Every now and then I browse scientific journals, just for the fun of it. I know, I know! I need to get out more! Nevertheless, from time to time, this browsing produces some interesting thought processes. There was an article recently published in Scientific American, which noticed that clever people tend to worry more than people who are not clever: not necessarily dull, stupid or foolish, just not so clever.
I suppose that the results of the study, which, by the way was originally published in a journal called Intelligence, need to be viewed with a little caution. However, there appears to be a correlation between intelligence and a propensity, amongst other things, to worry about stuff. It’s not cause and effect, you understand; it isn’t suggested that you worry because you are clever. No, it’s just that you seem to worry more if you are clever.

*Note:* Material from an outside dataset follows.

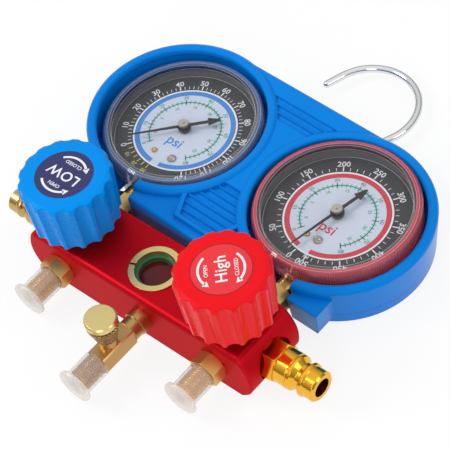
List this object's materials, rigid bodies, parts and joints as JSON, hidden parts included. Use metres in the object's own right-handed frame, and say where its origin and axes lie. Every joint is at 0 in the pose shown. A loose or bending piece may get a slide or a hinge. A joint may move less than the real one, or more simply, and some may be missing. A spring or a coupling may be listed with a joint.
{
  "type": "refrigerant manifold gauge set",
  "caption": "Manifold gauge set for air conditioning service: red block with hand wheel valves, dial gauges in a blue boot, capped hose ports and a hanging hook.",
  "frame": {"origin": "centre of the block's flat back face, on which the gauge set lies", "axes": "+X along the block from the low side to the high side, +Y from the hose ports to the gauges and the hook, +Z out of the dials and hand wheels"},
  "size_m": [0.1932, 0.2383, 0.065],
  "materials": {
    "anodised_red": "satin",
    "dark_glass": "polished",
    "green_rubber": "satin",
    "brass": "satin",
    "bronze": "satin",
    "black_rubber": "matte",
    "blue_plastic": "satin",
    "red_plastic": "satin",
    "navy_label": "satin",
    "red_label": "satin",
    "steel": "satin",
    "clear_cap": "translucent",
    "gold_anodised": "satin",
    "black_steel": "gloss",
    "dial_white": "satin",
    "pointer_black": "satin",
    "clear_lens": "polished",
    "blue_rubber": "gloss",
    "chrome": "polished"
  },
  "bodies": {
    "manifold": {"manifold_block": "anodised_red", "sight_glass": "dark_glass", "sight_glass_seal": "green_rubber", "sight_glass_ring": "brass", "low_valve_bonnet": "brass", "high_valve_bonnet": "brass", "low_hose_fitting": "brass", "high_hose_fitting": "brass", "low_gauge_socket": "brass", "high_gauge_socket": "brass", "low_movement_frame": "brass", "high_movement_frame": "brass", "low_dial_screw": "brass", "high_dial_screw": "brass", "low_lens_gasket": "black_rubber", "high_lens_gasket": "black_rubber", "charging_tee": "brass", "charging_valve_core": "brass", "low_parking_port": "brass", "hook_bush": "brass", "high_parking_port": "gold_anodised", "charging_valve_spring": "steel", "low_bourdon_tube": "bronze", "high_bourdon_tube": "bronze", "low_gauge_case": "black_steel", "high_gauge_case": "black_steel", "low_dial": "dial_white", "high_dial": "dial_white", "low_gauge_lens": "clear_lens", "high_gauge_lens": "clear_lens", "gauge_boot": "blue_rubber"},
    "low_spindle_lift": {"low_stem_seal": "black_rubber"},
    "low_spindle": {"low_valve_stem": "brass", "low_knob": "blue_plastic", "low_knob_screw": "steel", "low_knob_label": "navy_label"},
    "low_sector": {"low_sector_gear": "brass"},
    "low_pointer_group": {"low_pointer_shaft": "brass", "low_pointer": "pointer_black"},
    "low_zero_adjuster": {"low_zero_screw": "steel"},
    "low_hose_cap": {"low_dust_cap": "clear_cap"},
    "high_spindle_lift": {"high_stem_seal": "black_rubber"},
    "high_spindle": {"high_valve_stem": "brass", "high_knob": "red_plastic", "high_knob_screw": "steel", "high_knob_label": "red_label"},
    "high_sector": {"high_sector_gear": "brass"},
    "high_pointer_group": {"high_pointer_shaft": "brass", "high_pointer": "pointer_black"},
    "high_zero_adjuster": {"high_zero_screw": "steel"},
    "high_hose_cap": {"high_dust_cap": "clear_cap"},
    "charging_hose_cap": {"charging_dust_cap": "clear_cap"},
    "service_cap_lift": {"service_cap_seal": "black_rubber"},
    "service_cap_turn": {"service_cap": "brass"},
    "charging_pin": {"charging_valve_pin": "steel"},
    "hanging_hook": {"hook": "chrome"}
  },
  "joints": [
    {"name": "low_valve_lift", "type": "slide", "parent": "manifold", "child": "low_spindle_lift", "axis": [0, 0, 1], "range_m": [0, 0.003]},
    {"name": "low_valve_turn", "type": "hinge", "parent": "low_spindle_lift", "child": "low_spindle", "pos_m": [-0.048, 0, 0.05], "axis": [0, 0, 1], "range_deg": [0, 720]},
    {"name": "low_sector_swing", "type": "hinge", "parent": "manifold", "child": "low_sector", "pos_m": [-0.06359, 0.083, 0.0142], "axis": [0, 0, 1], "range_deg": [-5.65, 34.77]},
    {"name": "low_pointer_turn", "type": "hinge", "parent": "manifold", "child": "low_pointer_group", "pos_m": [-0.048, 0.074, 0.0272], "axis": [0, 0, 1], "range_deg": [-279, 46]},
    {"name": "low_zero_turn", "type": "hinge", "parent": "manifold", "child": "low_zero_adjuster", "pos_m": [-0.0412, 0.0564, 0.0245], "axis": [0, 0, 1], "range_deg": [-90, 90]},
    {"name": "low_hose_cap_pull", "type": "slide", "parent": "manifold", "child": "low_hose_cap", "axis": [0, -1, 0], "range_m": [0, 0.025]},
    {"name": "high_valve_lift", "type": "slide", "parent": "manifold", "child": "high_spindle_lift", "axis": [0, 0, 1], "range_m": [0, 0.003]},
    {"name": "high_valve_turn", "type": "hinge", "parent": "high_spindle_lift", "child": "high_spindle", "pos_m": [0.048, 0, 0.05], "axis": [0, 0, 1], "range_deg": [0, 720]},
    {"name": "high_sector_swing", "type": "hinge", "parent": "manifold", "child": "high_sector", "pos_m": [0.03241, 0.083, 0.0142], "axis": [0, 0, 1], "range_deg": [-0.65, 43.02]},
    {"name": "high_pointer_turn", "type": "hinge", "parent": "manifold", "child": "high_pointer_group", "pos_m": [0.048, 0.074, 0.0272], "axis": [0, 0, 1], "range_deg": [-345, 6]},
    {"name": "high_zero_turn", "type": "hinge", "parent": "manifold", "child": "high_zero_adjuster", "pos_m": [0.0493, 0.0574, 0.0245], "axis": [0, 0, 1], "range_deg": [-90, 90]},
    {"name": "high_hose_cap_pull", "type": "slide", "parent": "manifold", "child": "high_hose_cap", "axis": [0, -1, 0], "range_m": [0, 0.025]},
    {"name": "charging_hose_cap_pull", "type": "slide", "parent": "manifold", "child": "charging_hose_cap", "axis": [0, -1, 0], "range_m": [0, 0.025]},
    {"name": "service_cap_rise", "type": "slide", "parent": "manifold", "child": "service_cap_lift", "axis": [0, 0, 1], "range_m": [0, 0.0036]},
    {"name": "service_cap_unscrew", "type": "hinge", "parent": "service_cap_lift", "child": "service_cap_turn", "pos_m": [0.004, -0.039, 0.03], "axis": [0, 0, 1], "range_deg": [0, 1440]},
    {"name": "charging_pin_press", "type": "slide", "parent": "manifold", "child": "charging_pin", "axis": [0, 0, -1], "range_m": [0, 0.0015], "stiffness_N_per_m": 600, "deforming": ["charging_valve_spring"]},
    {"name": "hook_swivel", "type": "hinge", "parent": "manifold", "child": "hanging_hook", "pos_m": [0, 0.0175, 0.006], "axis": [0, 1, 0], "range_deg": [-180, 180]}
  ],
  "couplings": [
    {"joint": "low_valve_turn", "follows": "low_valve_lift", "rad_per_m": 4188.8},
    {"joint": "low_pointer_turn", "follows": "low_sector_swing", "ratio": -8},
    {"joint": "high_valve_turn", "follows": "high_valve_lift", "rad_per_m": 4188.8},
    {"joint": "high_pointer_turn", "follows": "high_sector_swing", "ratio": -8},
    {"joint": "service_cap_unscrew", "follows": "service_cap_rise", "rad_per_m": 6981.3}
  ]
}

On the one hand, I imagine it makes sense. The more curious you are, the more you want to know and the more you end up knowing. I’m not sure how closely curiosity and knowledge acquisition are related to intelligence, but I reckon there’s a connection there somewhere. So people who are curious and find out more must have more to worry about. It makes sense, at least to me. It explains why student doctors are often a little hypochondriacal and why they self-diagnose as they learn more about a whole host of maladies.
On the other hand, it appears daft. Surely clever people would be able to rationalise away their concerns and worries, if they have them? If a bright person is anxious, wouldn’t you think that they should be able to think things through and trace the source of the anxiety and even find a solution for it?
In any event, it seems that there is a relationship between worry and intelligence. A corollary of the relationship must be that stupid people don’t worry so much, surely? This explains a lot. Dull-witted, dozy and daft someone might be, but often they are unconcerned about things. The smiling, smooth-faced village idiot image comes to my mind at this point.
We have all used expressions like ‘a sandwich short of a picnic’, or ‘not the full shilling’. We have spent time with someone, only to conclude that they are ‘not the sharpest tool in the box’. However, and this is the thing: these people are genuinely blithely unworried about things. As they paddle through life, probably with only one oar in the water, the issues of the moment fail to wrinkle their brows or ignite passion within them.
Not for them deep concerns about religion or politics. Brexit concerns them not. Getting irritated with Trumpian (is that not a word yet?) idiocy is absent from their daily lives. Hot under the collar is not a displayed behaviour. Deep discussions regarding the issues around the rights of the unborn child remain unexpressed. Not for them the fingernail-biting of tense Agatha Christie thrillers, as they simply do not follow the story, with all its twists and turns. Hence the expression, ‘they’ve lost the plot’.